Das Urteil ist wenig überraschend, zeigt aber eindrücklich, wie wichtig es ist, wer in welchem Namen nach Außen hin auftritt. Im vorliegenden Fall schuldete eine Person (ASA) die gesamte Mehrwertsteuer aus dem Verkauf von Wohnungen. Die Verkäufe schlossen faktisch zwar andere ab, diese waren jedoch bevollmächtigt, Geschäfte im Namen und auf Rechnung dieser Person abzuschließen. Umsatzsteuerrechtlich hat dies zur Folge, dass Verkäufe zur Gänze dieser Person, in deren Namen aufgetreten wird, zuzurechnen sein. Nicht maßgeblich ist ein möglicher Verteilungsschlüssel für Gewinne und dergleichen, die lediglich im Innenverhältnis der beteiligten Personen oder Gesellschafter zur Anwendung kommen. Die Eingangsleistungen wurden hingegen von den Vertretern im eigenen Namen bezogen und die Rechnungen entsprechend an diese ausgestellt. Nur diesen steht daher auch ein Vorsteuerabzug zu.

In der Praxis können vergleichbare Konstellationen oft bei MEGs, ARGEs, oder GesbR vorkommen. Tritt beispielweise die Gesellschaft nach Außen auf, werden dieser auch die Umsätze zugerechnet. Nicht maßgeblich ist, ob die Gesellschaf auch über eine eigene Rechtspersönlichkeit verfügt. Werden Eingangsleistungen hingegen von einem Gesellschafter beauftragt und an diesen verrechnet, kann dies zur Folge haben, dass weder dem Gesellschafter noch der Gesellschaft ein Vorsteuerabzug zusteht.

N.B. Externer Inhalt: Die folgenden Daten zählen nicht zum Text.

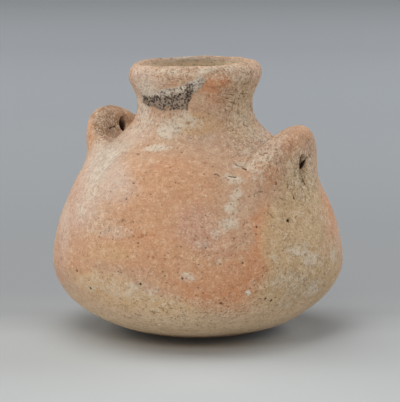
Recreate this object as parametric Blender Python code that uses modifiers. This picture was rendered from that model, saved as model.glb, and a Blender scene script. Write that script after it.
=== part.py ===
# A small fired-clay pot: squat rounded body on a small flat, short flared neck with a thick lip, and
# two upright lugs pierced for a string. A lump of burial crust clings to the neck.
# Metres, +Z up. The origin is the middle of the base, and the lugs stand on the X axis.

import math

import bmesh
import bpy
import mathutils
import numpy as np

# Form of the pot, seen from outside. The climbs are, from the base up: to the widest ring of the body,
# to the narrowest of the neck, to the widest of the rim and to the crest of its lip
BASE_RADIUS = 0.0175
BELLY_RADIUS = 0.0552
NECK_RADIUS = 0.0218
RIM_RADIUS = 0.0251
BELLY_HEIGHT = 0.0285
SHOULDER_CLIMB = 0.0580
FLARE_CLIMB = 0.0111
LIP_CLIMB = 0.0046
NECK_HEIGHT = BELLY_HEIGHT + SHOULDER_CLIMB
RIM_HEIGHT = NECK_HEIGHT + FLARE_CLIMB
POT_HEIGHT = RIM_HEIGHT + LIP_CLIMB

# Thickness of the clay
FLOOR_THICKNESS = 0.0058
BODY_WALL = 0.0048
NECK_WALL = 0.0042
RIM_WALL = 0.0050

# Curves of the outline. The shoulder's points are shares of the way in from belly to neck and of its climb
BOWL_POWER = 1.25
FLARE_POWER = 1.2
CREST_SHARE = 0.28
SHOULDER_SHARES = (
    (0.991, 0.078),
    (0.940, 0.216),
    (0.835, 0.371),
    (0.704, 0.509),
    (0.515, 0.647),
    (0.246, 0.767),
    (0.066, 0.871),
    (0.009, 0.948),
)

# Where one stretch of clay was joined to the next, as a share of the climb that it lies in
BASE_SEAM_SHARE = 0.021
BELLY_SEAM_SHARE = 0.078
SHOULDER_SEAM_SHARE = 0.871
RIM_SEAM_SHARE = 0.586
BASE_SEAM_HEIGHT = BELLY_HEIGHT * BASE_SEAM_SHARE
BELLY_SEAM_HEIGHT = BELLY_HEIGHT + SHOULDER_CLIMB * BELLY_SEAM_SHARE
SHOULDER_SEAM_HEIGHT = BELLY_HEIGHT + SHOULDER_CLIMB * SHOULDER_SEAM_SHARE
RIM_SEAM_HEIGHT = NECK_HEIGHT + FLARE_CLIMB * RIM_SEAM_SHARE
SEAM_LAP = 0.0028
SEAM_GAP = 0.0003

# Lugs: a curved fin of clay each, whose outer face stands a little in from the widest of the belly. Its
# top edge falls gently to one foot and steeply to the other. Heights are above the shoulder at its inner face
LUG_THICKNESS = 0.0090
LUG_FOOT_THICKNESS = 0.0098
LUG_HALF_SPAN = 0.0220
LUG_RUN_OUT = 0.0030
LUG_DROP = 0.0150
LUG_GENTLE_POWER = 2.45
LUG_STEEP_POWER = 3.5
LUG_ROOT_SHARE = 0.285
LUG_ROOT_HEIGHT = BELLY_HEIGHT + SHOULDER_CLIMB * LUG_ROOT_SHARE
LUG_FLARE = 0.0030
LUG_FLARE_RISE = 0.0074
LUG_FLARE_FALL = 0.0060
RIGHT_LUG_RISE = 0.0126
RIGHT_LUG_INSET = 0.0092
RIGHT_LUG_REACH = BELLY_RADIUS - RIGHT_LUG_INSET
RIGHT_LUG_BEND = 0.0360
RIGHT_LUG_PEAK = 0.0047
LEFT_LUG_RISE = 0.0141
LEFT_LUG_INSET = 0.0114
LEFT_LUG_REACH = BELLY_RADIUS - LEFT_LUG_INSET
LEFT_LUG_BEND = 0.0300
LEFT_LUG_PEAK = 0.0030

# String holes, which slope down and out through the lugs, and the worn grooves under them
HOLE_DIAMETER = 0.0036
HOLE_SLOPE = math.radians(46)
RIGHT_HOLE_BELOW_TOP = 0.0090
RIGHT_HOLE_OFFSET = 0.0002
LEFT_HOLE_BELOW_TOP = 0.0114
LEFT_HOLE_OFFSET = 0.0016
GROOVE_WIDTH = 0.0050
GROOVE_LENGTH = 0.0110
GROOVE_DEPTH = 0.0016

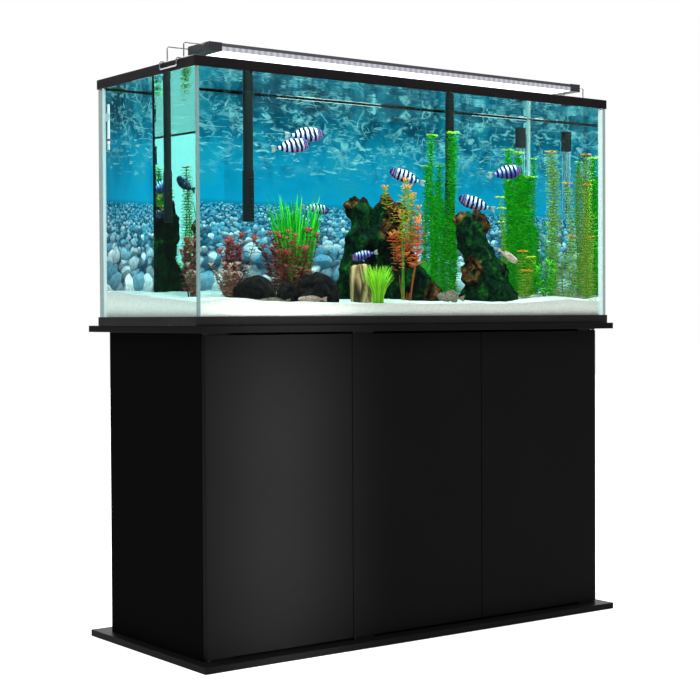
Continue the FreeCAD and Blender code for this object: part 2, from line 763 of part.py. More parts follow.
CASE_FRONT = "( tank_depth / 2 + filter_gap )"
CASE_HIGH = f"( {TANK_TOP} + filter_rise )"
CASE_LOW = f"( {CASE_HIGH} - filter_height )"
CASE_MIDDLE = f"( {CASE_FRONT} + filter_depth / 2 )"
strainers, motors, cartridges = [], [], []
for side, way in (("left", -1), ("right", 1)):
    middle = f"( {way} * filter_offset )"
    inside_left = f"{middle} - filter_width / 2 + filter_wall"
    outer = block(
        f"{side}_case_outer",
        (f"{middle} - filter_width / 2", CASE_FRONT, CASE_LOW),
        ("filter_width", "filter_depth", "filter_height"),
    )
    inner = block(
        f"{side}_case_inner",
        (inside_left, f"{CASE_FRONT} + filter_wall", f"{CASE_LOW} + filter_wall"),
        (
            "filter_width - 2 * filter_wall",
            "filter_depth - 2 * filter_wall",
            "filter_height - filter_wall",
        ),
    )
    # the front wall stops just above the tank's frame, where the water falls back
    weir = block(
        f"{side}_case_weir",
        (inside_left, CASE_FRONT, f"{TANK_TOP} + spout_lift + spout_thick"),
        ("filter_width - 2 * filter_wall", "filter_wall", "filter_rise"),
    )
    spout = block(
        f"{side}_case_spout",
        (inside_left, "tank_depth / 2 - spout_reach", f"{TANK_TOP} + spout_lift"),
        ("filter_width - 2 * filter_wall", "spout_reach + filter_gap", "spout_thick"),
    )
    hook = block(
        f"{side}_case_hook",
        (inside_left, "tank_depth / 2 - spout_reach", f"{TANK_TOP} - grip_drop"),
        ("filter_width - 2 * filter_wall", "filter_wall", "grip_drop + spout_thick"),
    )
    shell = cut(f"{side}_case_shell", outer, inner, weir)
    whole = joined(f"{side}_case_whole", [shell, spout, hook])
    # a notch lets the intake tube pass under the lid
    notch = block(
        f"{side}_notch",
        (
            f"{middle} - intake_radius - notch_room",
            "tank_depth / 2 - spout_reach",
            f"{TANK_TOP} - grip_drop",
        ),
        (
            "2 * ( intake_radius + notch_room )",
            "spout_reach + filter_gap + filter_wall + notch_reach",
            "filter_rise + grip_drop",
        ),
    )
    finished(cut(f"{side}_case", whole, notch), f"{side}_filter_case")

    lid_plate = block(
        f"{side}_lid_plate",
        (f"{middle} - filter_width / 2", "tank_depth / 2 - spout_reach", CASE_HIGH),
        ("filter_width", "spout_reach + filter_gap + filter_depth", "lid_thick"),
    )
    lip = block(
        f"{side}_lid_lip",
        (
            f"{inside_left} + lid_fit",
            f"{CASE_FRONT} + filter_wall + lid_fit",
            f"{CASE_HIGH} - lid_lip",
        ),
        (
            "filter_width - 2 * ( filter_wall + lid_fit )",
            "filter_depth - 2 * ( filter_wall + lid_fit )",
            "lid_lip",
        ),
    )
    lip_hollow = block(
        f"{side}_lid_lip_hollow",
        (
            f"{inside_left} + filter_wall + lid_fit",
            f"{CASE_FRONT} + 2 * filter_wall + lid_fit",
            f"{CASE_HIGH} - lid_lip",
        ),
        (
            "filter_width - 2 * ( 2 * filter_wall + lid_fit )",
            "filter_depth - 2 * ( 2 * filter_wall + lid_fit )",
            "lid_lip",
        ),
    )
    ring = cut(f"{side}_lid_ring", lip, lip_hollow)
    notched_ring = cut(f"{side}_lid_notched", ring, notch)
    finished(joined(f"{side}_lid_whole", [lid_plate, notched_ring]), f"{side}_filter_lid")

    x = worked_out(middle)
    far = worked_out(CASE_MIDDLE)
    near = worked_out("intake_line")
    top = worked_out(f"{TANK_TOP} + intake_lift + intake_radius")
    well = worked_out(f"{CASE_LOW} + filter_wall + impeller_height + intake_end")
    corners = [
        Vector(x, near, size("intake_foot")),
        Vector(x, near, top),
        Vector(x, far, top),
        Vector(x, far, well),
    ]
    path = bent_path(corners, size("intake_bend"))
    tube = swept(path, size("intake_radius")).cut(swept(path, size("intake_bore")))
    finished(shape_part(f"{side}_filter_intake", tube), f"{side}_filter_intake")

    length = f"{side}_strainer_length"
    strainer_low = f"( intake_foot - {length} )"
    body = rod(f"{side}_strainer_body", "strainer_radius", length, (middle, "intake_line", strainer_low))
    hollow_core = rod(
        f"{side}_strainer_core",
        "strainer_radius - strainer_wall",
        f"{length} - strainer_wall",
        (middle, "intake_line", f"{strainer_low} + strainer_wall"),
    )
    slots = []
    for number in range(int(worked_out(f"{length} / slot_pitch")) - 2):
        slots.append(
            block(
                f"{side}_slot{number}",
                (
                    f"{middle} - slot_width / 2",
                    "intake_line - strainer_radius",
                    f"{strainer_low} + slot_start + {number} * slot_pitch",
                ),
                ("slot_width", "strainer_radius", "strainer_slot"),
            )
        )
    slot_group = group(f"{side}_slots", slots)
    strainers.append(cut(f"{side}_strainer", body, hollow_core, slot_group))

    motor_foot = (middle, CASE_MIDDLE, f"{CASE_LOW} - motor_height")
    motors.append(rod(f"{side}_motor", "motor_radius", "motor_height", motor_foot))
    finished(
        rod(
            f"{side}_filter_impeller",
            "impeller_radius",
            "impeller_height",
            (middle, CASE_MIDDLE, f"{CASE_LOW} + filter_wall + impeller_lift"),
        ),
        f"{side}_filter_impeller",
    )
    cartridges.append(
        block(
            f"{side}_cartridge",
            (
                f"{inside_left} + lid_fit",
                f"{CASE_FRONT} + filter_wall + cartridge_setback",
                f"{CASE_LOW} + filter_wall + lid_fit",
            ),
            ("filter_width - 2 * filter_wall - 2 * lid_fit", "cartridge_thick", "cartridge_height"),
        )
    )
finished(group("filter_strainers", strainers), "filter_strainers")
finished(group("filter_motors", motors), "filter_motors")
finished(group("filter_cartridges", cartridges), "filter_cartridges")

# Heater and thermometer --------------------------------------------------------------------------

heater_foot = ("heater_right", "heater_back", "heater_foot")
heater_neck = ("heater_right", "heater_back", "heater_foot + heater_length")
thermometer_foot = (f"0 - {INNER_HALF} + thermometer_inset", "thermometer_back", "thermometer_foot")
finished(rod("heater_tube", "heater_radius", "heater_length", heater_foot), "heater_tube")
finished(rod("heater_cap", "heater_cap_radius", "heater_cap_length", heater_neck), "heater_cap")
finished(
    rod("thermometer", "thermometer_radius", "thermometer_length", thermometer_foot), "thermometer"
)

# What lies in the tank ---------------------------------------------------------------------------


def pile(name, stones):
    """Separate stones under one name, each an ellipsoid about its centre, cut flat below."""
    solids = []
    for centre, radii in stones:
        ball = Part.makeSphere(1.0)
        matrix = FreeCAD.Matrix()
        matrix.scale(*radii)
        ball = ball.transformGeometry(matrix)
        ball.translate(Vector(*centre))
        solids.append(ball)
    width, depth = size("tank_width"), size("tank_depth")
    under = worked_out(f"{FLOOR} + stone_sink")
    ground = Part.makeBox(width, depth, under, Vector(-width / 2, -depth / 2, 0))
    return shape_part(name, Part.makeCompound([solid.cut(ground) for solid in solids]))


STUMP_SIDES = 8


def stump(name, rings):
    """A stump lofted through closed rings, each given as centre, half width and half depth."""
    wires = []
    for (cx, cy, cz), half_width, half_depth in rings:
        points = []
        for k in range(STUMP_SIDES):
            angle = 2 * math.pi * k / STUMP_SIDES
            points.append(Vector(cx + half_width * math.cos(angle), cy + half_depth * math.sin(angle), cz))
        wires.append(Part.makePolygon(points + points[:1]))
    return shape_part(name, Part.makeLoft(wires, True, True))


rocks = finished(
    pile(
        "rocks",
        [
            ((-418, -120, 800), (58, 46, 50)),
            ((-330, -112, 796), (26, 30, 42)),
            ((-252, -125, 800), (60, 50, 62)),
        ],
    ),
    "rocks",
)
driftwood_left = finished(
    stump(
        "driftwood_left",
        [
            ((0, -20, 762), 128, 74),
            ((-20, -18, 850), 88, 58),
            ((-30, -16, 940), 62, 46),
            ((-10, -14, 1046), 100, 52),
        ],
    ),
    "driftwood_left",
)
driftwood_right = finished(
    stump(
        "driftwood_right",
        [
            ((304, -70, 762), 108, 66),
            ((292, -64, 840), 84, 54),
            ((262, -58, 920), 56, 44),
            ((242, -54, 1014), 70, 44),
        ],
    ),
    "driftwood_right",
)
driftwood_log = finished(
    stump(
        "driftwood_log",
        [((-122, -122, 762), 34, 26), ((-126, -120, 820), 32, 25), ((-132, -118, 880), 28, 24)],
    ),
    "driftwood_log",
)

# each clump: its name, x, y, radius and the height of its top
green_clumps = [
    ("tall_grass", -230, 45, 48, 1060),
    ("short_tuft", -102, -178, 20, 880),
    ("left_column", 187, 70, 14, 1150),
    ("middle_column", 216, 84, 12, 1176),
    ("near_column", 248, 60, 15, 1208),
    ("dense_left", 462, 50, 26, 1176),
    ("dense_right", 515, 40, 20, 1110),
    ("leafy", 497, -78, 18, 972),
    ("pale_tall", 545, -30, 20, 1180),
    ("pale_short", 572, -100, 12, 1090),
]
red_clumps = [
    ("red_left", -446, -50, 24, 942),
    ("red_middle", -286, -30, 40, 957),
    ("orange", 30, -112, 26, 1080),
]
clumps = {}
for label, rows in (("green_plants", green_clumps), ("red_plants", red_clumps)):
    stems = []
    for name, x, y, radius, top in rows:
        stems.append(rod(name, radius, f"{top} - plant_foot", (x, y, "plant_foot")))
    clumps[label] = finished(group(label, stems), label)

# The sand slopes up to the back pane, and lies round everything that stands in it.
sand_body = doc.addObject("PartDesign::Body", "sand_blank")
profile = sand_body.newObject("Sketcher::SketchObject", "sand_profile")
profile.AttachmentSupport = (origin_plane(sand_body, "YZ_Plane"), [""])
profile.MapMode = "FlatFace"
deep = worked_out(INNER_HALF_DEEP)
low = worked_out(FLOOR)
outline = [
    Vector(-deep, low),
    Vector(deep, low),
    Vector(deep, low + size("sand_rear")),
    Vector(-deep, low + size("sand_front")),
]
for i in range(4):
    profile.addGeometry(Part.LineSegment(outline[i], outline[(i + 1) % 4]), False)
for i in range(4):
    profile.addConstraint(Sketcher.Constraint("Coincident", i, 2, (i + 1) % 4, 1))
profile.addConstraint(Sketcher.Constraint("Horizontal", 0))
profile.addConstraint(Sketcher.Constraint("Vertical", 1))
profile.addConstraint(Sketcher.Constraint("Vertical", 3))
bound = [
    (Sketcher.Constraint("DistanceX", -1, 1, 0, 2, deep), INNER_HALF_DEEP),
    (Sketcher.Constraint("DistanceX", 0, 1, -1, 1, deep), INNER_HALF_DEEP),
    (Sketcher.Constraint("DistanceY", -1, 1, 0, 1, low), FLOOR),
    (Sketcher.Constraint("DistanceY", 1, 1, 1, 2, size("sand_rear")), "sand_rear"),
    (Sketcher.Constraint("DistanceY", 3, 2, 3, 1, size("sand_front")), "sand_front"),
]
for constraint, formula in bound:
    profile.setExpression(f"Constraints[{profile.addConstraint(constraint)}]", spelled(formula))
sand_pad = sand_body.newObject("PartDesign::Pad", "sand_pad")
sand_pad.Profile = profile
sand_pad.Midplane = True
sand_pad.setExpression("Length", spelled(f"2 * {INNER_HALF}"))
finished(
    cut(
        "sand_bed",
        sand_body,
        silicone,
        rocks,
        driftwood_left,
        driftwood_right,
        driftwood_log,
        clumps["green_plants"],
        clumps["red_plants"],
    ),
    "sand_bed",
)

# Check and write ---------------------------------------------------------------------------------

doc.recompute()
for thing in doc.Objects:
    if "Invalid" in thing.State or "Error" in thing.State:
        raise SystemExit(f"{thing.Name} failed: {thing.State}")
for thing in made:
    if thing.Shape.isNull() or not thing.Shape.isValid():
        raise SystemExit(f"{thing.Label} has no valid shape")
    if not thing.Shape.Solids:
        raise SystemExit(f"{thing.Label} holds no solid")
for thing in made:
    thing.Shape.exportStep(f"parts/{thing.Label}.step")
print(len(made), "sub-parts written")
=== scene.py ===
import bmesh
import bpy
import math
import random
from mathutils import Matrix, Quaternion, Vector, noise


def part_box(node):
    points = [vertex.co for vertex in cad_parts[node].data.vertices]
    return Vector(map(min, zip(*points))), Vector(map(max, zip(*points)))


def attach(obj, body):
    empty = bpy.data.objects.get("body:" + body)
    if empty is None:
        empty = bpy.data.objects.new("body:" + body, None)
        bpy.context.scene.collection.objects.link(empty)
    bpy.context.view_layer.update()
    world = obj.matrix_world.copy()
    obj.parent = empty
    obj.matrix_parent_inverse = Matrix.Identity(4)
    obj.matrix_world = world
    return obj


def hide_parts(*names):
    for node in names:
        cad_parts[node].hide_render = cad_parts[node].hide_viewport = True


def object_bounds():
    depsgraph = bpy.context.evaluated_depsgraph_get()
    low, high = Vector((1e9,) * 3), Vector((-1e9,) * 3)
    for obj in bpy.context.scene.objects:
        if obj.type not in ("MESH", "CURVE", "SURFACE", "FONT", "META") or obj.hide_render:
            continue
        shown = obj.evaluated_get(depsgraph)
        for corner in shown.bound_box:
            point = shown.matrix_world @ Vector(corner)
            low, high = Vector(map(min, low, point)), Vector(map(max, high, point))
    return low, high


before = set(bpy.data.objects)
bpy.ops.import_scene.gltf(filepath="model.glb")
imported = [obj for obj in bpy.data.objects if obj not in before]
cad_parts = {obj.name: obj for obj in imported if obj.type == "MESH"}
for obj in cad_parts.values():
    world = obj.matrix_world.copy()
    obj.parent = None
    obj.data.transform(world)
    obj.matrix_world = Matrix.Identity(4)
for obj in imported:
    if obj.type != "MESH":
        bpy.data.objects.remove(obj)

CAD_LOW, CAD_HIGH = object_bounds()
MM = 0.001
BODY = "aquarium"


# Node helpers ------------------------------------------------------------------------------------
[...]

Auch bei Vermittlungen muss tunlichst darauf geachtet werden, dass der Vermittler erkennbar nach Außen hin im fremden Namen und auf fremde Rechnung handelt (insbesondere auch, wenn dieser die Abrechnung übernimmt). Kommt dies nicht klar zum Ausdruck, werden dem Vermittler und nicht eigentlich Vertretenen die Umsätze und eine mögliche Umsatzsteuerschuld zugerechnet.